While the primary focus of the MOVE curriculum is the improvement of mobility skills, students experience a number of other benefits, such as relying less on bulky adaptive equipment which results in cost savings and greater access to the community. Soon after arriving in the P.E. room, one kindergarten age student chose the activity of crawling through a tunnel. Leaving her adaptive equipment, she lowered herself to the floor, crawled through, stood up and walked back to her pacer. Dr. Whinnery explained that she had been in the program for a couple of years. "That's wonderful progress," she says to Coach Tammy.
In addition to her consulting work at East Milton Elementary School, Dr. Whinnery's research studies in the area of functional mobility training for children and adults with significant physical disabilities has earned national and international recognition in Europe, New Zealand, Japan, Egypt, Brazil and Hong Kong. Because of this, the MOVE program has become recognized as an evidence-based approach to serving individuals with the most severe disabilities. She is also co-developer of the MOVE Curriculum Basic Provider Training and the MOVE Site Trainer Training, and is the solo developer of the MOVE for Adults Basic Provider Training, which serves as the official trainings of MOVE programming around the world. Her work has resulted in certification of over 500 MOVE trainers and over 18,000 MOVE Basic Providers in the United States (MOVE International database, 2009).
In 2007, Dr.
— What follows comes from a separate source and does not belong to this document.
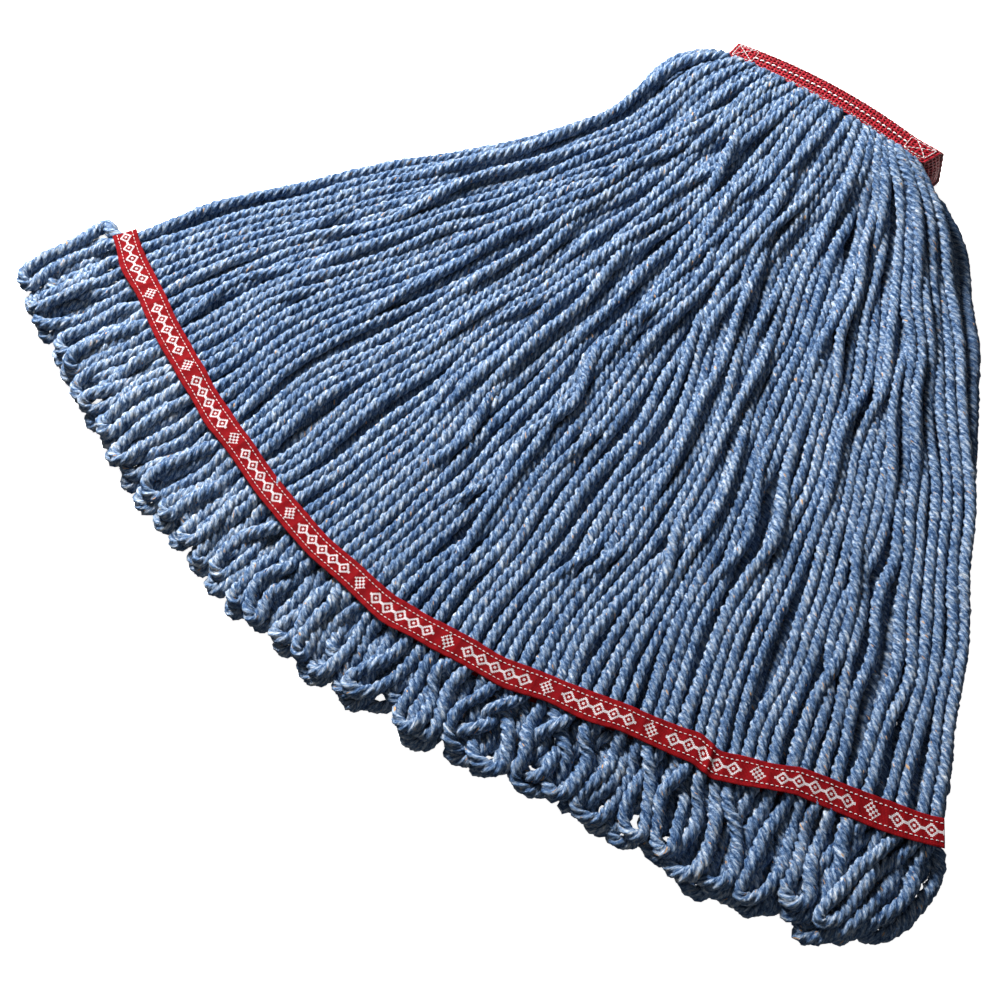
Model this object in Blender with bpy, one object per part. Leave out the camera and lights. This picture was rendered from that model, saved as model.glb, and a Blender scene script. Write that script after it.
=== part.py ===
"""Looped-end string mop head, folded at its headband and laid flat with the yarn fanned out.

Metres, +Z up. The headband runs along X and the yarn fans out towards -Y. A bottom curtain of
yarn lies on the floor and a top curtain lies on it. Shapes are drawn with the headband's folded
crest at y = 0, and an empty carries them all so that the world origin is under the middle of the
mop's footprint.
"""

import math

import bmesh
import bpy
from mathutils import Matrix, Vector

MM = 0.001

# Middle of the headband's crest, from the middle of the footprint.
CREST_X = -4.1 * MM
CREST_Y = 260.5 * MM

# Headband: a mesh tape wrapped over the fold of the yarn.
HEAD_LENGTH = 150 * MM
HEAD_HEIGHT = 30.0 * MM
HEAD_DEPTH = 17.0 * MM
TAPE_THICK = 1.6 * MM
CREST_RADIUS = 3.8 * MM
CREASE_Z = 15.0 * MM
CREASE_GAP = 0.3 * MM

# Stitching thread on the tapes.
THREAD_RADIUS = 0.3 * MM
THREAD_LIFT = 0.5 * MM
THREAD_SINK = 0.35 * MM
GROOVE_DEPTH = 0.95 * MM
GROOVE_SIDE = 0.75 * MM
FRONT_ROW_Y = -10.8 * MM
CREST_ROW_Y = -5.8 * MM
ROW_HALF = 57 * MM
TACK_START = 59.5 * MM
TACK_END = 73.0 * MM

# Fan of yarn: the tail band is an arc about a centre behind the headband.
FAN_RADIUS = 571 * MM
FAN_CENTRE_Y = 118 * MM
FAN_HALF_ANGLE = math.radians(31.7)
HANKS = 5
STRANDS_PER_HANK = 16
HANK_GAP = 0.5 * MM
RIDGE_DEPTH = 1.4 * MM
BEND_Y = -210 * MM
BEND_GAP = 0.6 * MM

# Sideways bulge of the outermost strands, right side and left side.
BULGE_RIGHT = 35 * MM
BULGE_LEFT = 24 * MM
WAIST_LEFT = 17 * MM
FLANK_LEFT = 13 * MM

# Tail band: a woven tape over and under each curtain.
BAND_WIDTH = 16 * MM
BAND_THICK = 0.8 * MM
BAND_ROW = 5.6 * MM
BAND_STEPS = 20

# Fringe of loops past the tail band.
LOCKS = 8
LOOPS_PER_LOCK = 5
LOCK_START = 9.2 * MM
LOCK_GAP = 2.0 * MM
LOCK_THICK = 7.2 * MM
REACH_LEFT = 56 * MM
REACH_RIGHT = 76 * MM

# Heights of each surface of the two curtains at fractions of the way from headband to tail.
STATIONS = (0.0, 0.10, 0.25, 0.50, 0.80, 1.0)
HEIGHTS = {
    "bottom_under": (2.0, 1.4, 1.2, 1.2, 1.4, 2.1),
    "bottom_over": (14.7, 14.5, 12.2, 9.7, 8.6, 8.3),
    "top_under": (15.3, 15.1, 12.6, 10.2, 10.3, 10.9),
    "top_over": (28.0, 29.0, 24.8, 19.6, 17.6, 17.1),
}
BAND_BASE = {
    "bottom_lower": 0.9 * MM,
    "bottom_upper": 8.6 * MM,
    "top_lower": 9.7 * MM,
    "top_upper": 17.4 * MM,
}
LOCK_BASE = {"bottom": 0.0, "top": 9.6 * MM}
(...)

Whinnery had the opportunity to serve as the interim Director of Program Development for MOVE International, serving as the content expert for MOVE Programming in the United States, Japan, Europe, New Zealand, and Egypt. For her research, she has been awarded a number of grants related to the MOVE programming including a $120,913 for MOVE International Program Development in Agust 2007 from MOVE International and Kern County Superintendent of Schools, which resulted in the MOVE for Adults Training Protocol and Manual.
Dr. Stacie Whinnery brings this applied research and expertise with her to classroom here at UWF, where she teaches future educators how to work with children and adults with disabilities.
Since arriving at UWF in 2005, Dr. Ludmila Cosio Lima has demonstrated a strong interest in conducting research that can help improve people's lives. Dr. Cosio Lima earned her PhD from Springfield College in Massachusetts. Before joining UWF, she worked in a cardiology unit where she helped patients with congestive heart failure.
She is now an associate professor in the UWF Department of Health, Leisure, and Exercise Science. She recently completed a research study of elite cyclists to determine whether protein drinks could help decrease inflammation markers that might impede performance and lead to injury. She found that the protein drinks, which consisted of 4:1 ratio of carbohydrates to proteins, improved the performance of the cyclists.
Dr. Cosio Lima wants to build on this research by applying the results to military settings, particularly in Afghanistan where soldiers face intense heat and humidity. She has always had a passion in helping the military. In fact, during graduate school, she worked for the military as a civilian. She is excited that her work could help decrease injuries that soldiers experience and states, "I think we should take care of the military because they take care of us."
Dr. Cosio Lima is interested in continuing to find ways to help decrease injuries to special forces troops. She and Dr. John Todorovich are planning to pursue a federal grant next year that focuses on how physical fitness can affect the impact of injuries on soldiers. She believes that UWF's connection to the military is especially strong, and she wants to use her research to continue to improve the relationship.